Suitable efforts are made in the junior and middle classes to develop an appropriate atmosphere for the development of Irish. Good use is made of suitable resources to support teaching and these included teacher designed charts and flashcards. A variety of songs and poems are taught. The teachers prepare lessons that are suitable to the age and ability of the pupils. It is recommended that the pupils’ vocabulary is extended and that greater opportunities are afforded to the pupils to talk in pairs.


In the senior classes the pupils have great difficulty asking and answering questions. There is a very low standard of achievement in reading and this needs to be addressed as a matter of urgency. The three classes have the same book and only two pages had been covered in class at the time of the WSE. The pupils engage in writing activities in their copies but it is vital that these are corrected and monitored regularly.




While there is some good work in the junior and middle classes in English there is scope for development overall. A focused systematic approach from infants to sixth would ensure improved learning outcomes for the pupils. While there is a detailed plan in place it is necessary to contextualise it to the school situation. It is recommended, for example, that it clearly indicates when novels are introduced, strategies to be used for approaching the novel at each class level, the variety of writing genres which will be taught at the various class levels and agreed core content for rhymes, poetry, spelling and grammar. This would help to ensure consistent approaches throughout the school. There is a very detailed and useful policy on spelling. However the policy does not mention the use of a spelling book, which was the main tool, mentioned in teachers’ planning for teaching spellings.

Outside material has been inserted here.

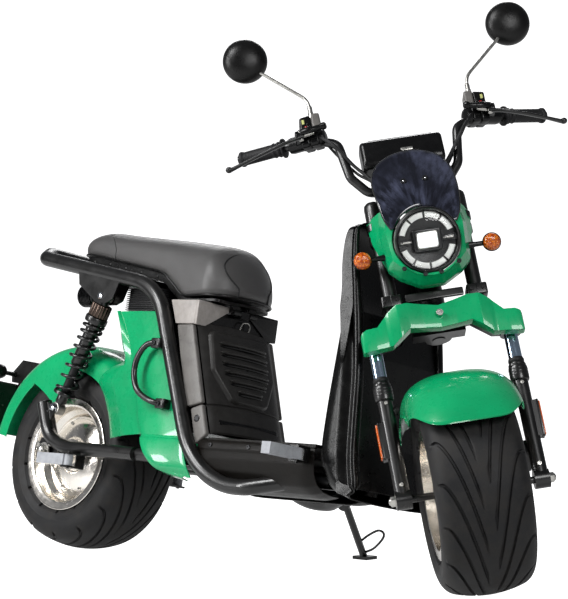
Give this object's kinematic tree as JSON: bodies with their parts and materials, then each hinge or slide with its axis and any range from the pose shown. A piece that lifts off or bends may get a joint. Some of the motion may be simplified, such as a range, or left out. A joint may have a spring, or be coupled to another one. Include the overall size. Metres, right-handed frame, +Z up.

In the junior and middle classes teachers employ a variety of methodologies including group and paired work. Pupils participate enthusiastically in the activities and display satisfactory oral language skills. The teachers engage in careful questioning to challenge pupils and ensure their interest and engagement with the lessons. Pupils encounter a range of poetry and nursery rhymes at the junior end and respond meaningfully to stories and big books. In the middle and senior classes pupils can recite a number of poems and discuss them appropriately. In the infants classes there is a need for greater use of language experience charts, which are created collaboratively by the teacher and pupils and more focused work on phonological awareness. In general the pupils in the junior and middle classes read competently. However in the senior classes many of the pupils do not read with fluency and understanding and an obvious deterioration in standards was observed. This is a highly unsatisfactory situation and is affecting these pupils’ learning outcomes across the curriculum. Again, this needs to be addressed as a matter of urgency so as to ensure that these pupils can achieve their full potential. Paired reading is a feature of school life with parents encouraged to read with their children. They are shown a video of paired reading at the general meeting at the start of the year. The video is made available to any parent who wishes to borrow it throughout the year. There is a wide selection of books to support this activity. Buddy reading is also practised in the school with pupils from the senior classes reading with pupils in the junior classes.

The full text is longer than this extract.